=== Provided material ===

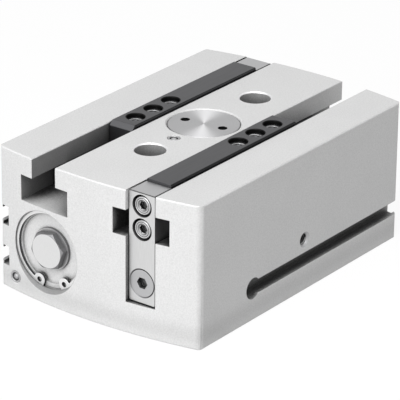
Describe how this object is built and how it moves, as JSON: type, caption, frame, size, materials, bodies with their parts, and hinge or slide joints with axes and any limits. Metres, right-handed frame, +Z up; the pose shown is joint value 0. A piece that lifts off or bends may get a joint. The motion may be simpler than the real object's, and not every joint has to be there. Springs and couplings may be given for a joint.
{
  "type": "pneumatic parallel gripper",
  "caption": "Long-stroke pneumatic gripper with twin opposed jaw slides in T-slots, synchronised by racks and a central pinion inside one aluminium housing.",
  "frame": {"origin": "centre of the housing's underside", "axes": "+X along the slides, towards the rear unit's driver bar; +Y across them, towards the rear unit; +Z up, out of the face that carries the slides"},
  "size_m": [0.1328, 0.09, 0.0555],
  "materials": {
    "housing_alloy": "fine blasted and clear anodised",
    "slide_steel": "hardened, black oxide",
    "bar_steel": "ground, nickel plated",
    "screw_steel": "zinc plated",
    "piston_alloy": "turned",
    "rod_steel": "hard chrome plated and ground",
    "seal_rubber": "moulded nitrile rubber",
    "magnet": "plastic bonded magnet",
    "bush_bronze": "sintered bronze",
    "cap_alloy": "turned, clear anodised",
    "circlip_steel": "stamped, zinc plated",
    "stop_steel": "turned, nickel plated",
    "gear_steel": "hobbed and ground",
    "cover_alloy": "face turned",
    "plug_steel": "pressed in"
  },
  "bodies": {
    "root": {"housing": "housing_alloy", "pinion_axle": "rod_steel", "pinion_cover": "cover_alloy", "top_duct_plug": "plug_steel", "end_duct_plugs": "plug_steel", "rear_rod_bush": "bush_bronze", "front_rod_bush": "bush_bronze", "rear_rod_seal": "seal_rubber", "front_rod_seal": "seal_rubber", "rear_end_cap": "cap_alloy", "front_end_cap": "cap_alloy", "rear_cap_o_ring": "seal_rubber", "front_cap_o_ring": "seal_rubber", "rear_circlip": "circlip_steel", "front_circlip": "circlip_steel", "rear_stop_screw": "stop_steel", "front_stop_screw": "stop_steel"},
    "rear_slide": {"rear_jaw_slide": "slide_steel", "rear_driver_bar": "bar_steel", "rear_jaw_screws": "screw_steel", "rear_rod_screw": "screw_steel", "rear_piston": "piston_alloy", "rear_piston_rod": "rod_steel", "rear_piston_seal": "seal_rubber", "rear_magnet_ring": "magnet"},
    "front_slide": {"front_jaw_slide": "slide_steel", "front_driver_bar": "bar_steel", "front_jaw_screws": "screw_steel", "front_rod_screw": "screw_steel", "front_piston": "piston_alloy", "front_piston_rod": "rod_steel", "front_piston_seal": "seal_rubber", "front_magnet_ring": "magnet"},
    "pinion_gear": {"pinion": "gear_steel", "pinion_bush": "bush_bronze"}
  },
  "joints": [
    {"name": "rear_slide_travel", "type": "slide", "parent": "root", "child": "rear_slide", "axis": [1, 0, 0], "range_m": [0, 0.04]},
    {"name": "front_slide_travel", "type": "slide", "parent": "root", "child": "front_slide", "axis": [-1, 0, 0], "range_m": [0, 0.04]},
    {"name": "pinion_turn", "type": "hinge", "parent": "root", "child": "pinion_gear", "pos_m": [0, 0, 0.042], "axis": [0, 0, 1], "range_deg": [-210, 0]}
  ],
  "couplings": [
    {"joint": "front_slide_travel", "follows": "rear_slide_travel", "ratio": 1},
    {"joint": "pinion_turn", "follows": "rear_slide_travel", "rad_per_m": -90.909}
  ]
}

===

:: Problem to work on ::
Make an exact copy of every line in the data.

:: Task result ::
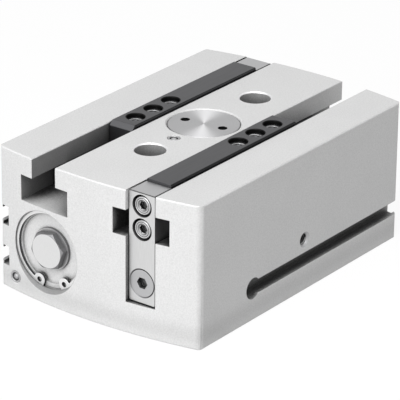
Describe how this object is built and how it moves, as JSON: type, caption, frame, size, materials, bodies with their parts, and hinge or slide joints with axes and any limits. Metres, right-handed frame, +Z up; the pose shown is joint value 0. A piece that lifts off or bends may get a joint. The motion may be simpler than the real object's, and not every joint has to be there. Springs and couplings may be given for a joint.
{
  "type": "pneumatic parallel gripper",
  "caption": "Long-stroke pneumatic gripper with twin opposed jaw slides in T-slots, synchronised by racks and a central pinion inside one aluminium housing.",
  "frame": {"origin": "centre of the housing's underside", "axes": "+X along the slides, towards the rear unit's driver bar; +Y across them, towards the rear unit; +Z up, out of the face that carries the slides"},
  "size_m": [0.1328, 0.09, 0.0555],
  "materials": {
    "housing_alloy": "fine blasted and clear anodised",
    "slide_steel": "hardened, black oxide",
    "bar_steel": "ground, nickel plated",
    "screw_steel": "zinc plated",
    "piston_alloy": "turned",
    "rod_steel": "hard chrome plated and ground",
    "seal_rubber": "moulded nitrile rubber",
    "magnet": "plastic bonded magnet",
    "bush_bronze": "sintered bronze",
    "cap_alloy": "turned, clear anodised",
    "circlip_steel": "stamped, zinc plated",
    "stop_steel": "turned, nickel plated",
    "gear_steel": "hobbed and ground",
    "cover_alloy": "face turned",
    "plug_steel": "pressed in"
  },
  "bodies": {
    "root": {"housing": "housing_alloy", "pinion_axle": "rod_steel", "pinion_cover": "cover_alloy", "top_duct_plug": "plug_steel", "end_duct_plugs": "plug_steel", "rear_rod_bush": "bush_bronze", "front_rod_bush": "bush_bronze", "rear_rod_seal": "seal_rubber", "front_rod_seal": "seal_rubber", "rear_end_cap": "cap_alloy", "front_end_cap": "cap_alloy", "rear_cap_o_ring": "seal_rubber", "front_cap_o_ring": "seal_rubber", "rear_circlip": "circlip_steel", "front_circlip": "circlip_steel", "rear_stop_screw": "stop_steel", "front_stop_screw": "stop_steel"},
    "rear_slide": {"rear_jaw_slide": "slide_steel", "rear_driver_bar": "bar_steel", "rear_jaw_screws": "screw_steel", "rear_rod_screw": "screw_steel", "rear_piston": "piston_alloy", "rear_piston_rod": "rod_steel", "rear_piston_seal": "seal_rubber", "rear_magnet_ring": "magnet"},
    "front_slide": {"front_jaw_slide": "slide_steel", "front_driver_bar": "bar_steel", "front_jaw_screws": "screw_steel", "front_rod_screw": "screw_steel", "front_piston": "piston_alloy", "front_piston_rod": "rod_steel", "front_piston_seal": "seal_rubber", "front_magnet_ring": "magnet"},
    "pinion_gear": {"pinion": "gear_steel", "pinion_bush": "bush_bronze"}
  },
  "joints": [
    {"name": "rear_slide_travel", "type": "slide", "parent": "root", "child": "rear_slide", "axis": [1, 0, 0], "range_m": [0, 0.04]},
    {"name": "front_slide_travel", "type": "slide", "parent": "root", "child": "front_slide", "axis": [-1, 0, 0], "range_m": [0, 0.04]},
    {"name": "pinion_turn", "type": "hinge", "parent": "root", "child": "pinion_gear", "pos_m": [0, 0, 0.042], "axis": [0, 0, 1], "range_deg": [-210, 0]}
  ],
  "couplings": [
    {"joint": "front_slide_travel", "follows": "rear_slide_travel", "ratio": 1},
    {"joint": "pinion_turn", "follows": "rear_slide_travel", "rad_per_m": -90.909}
  ]
}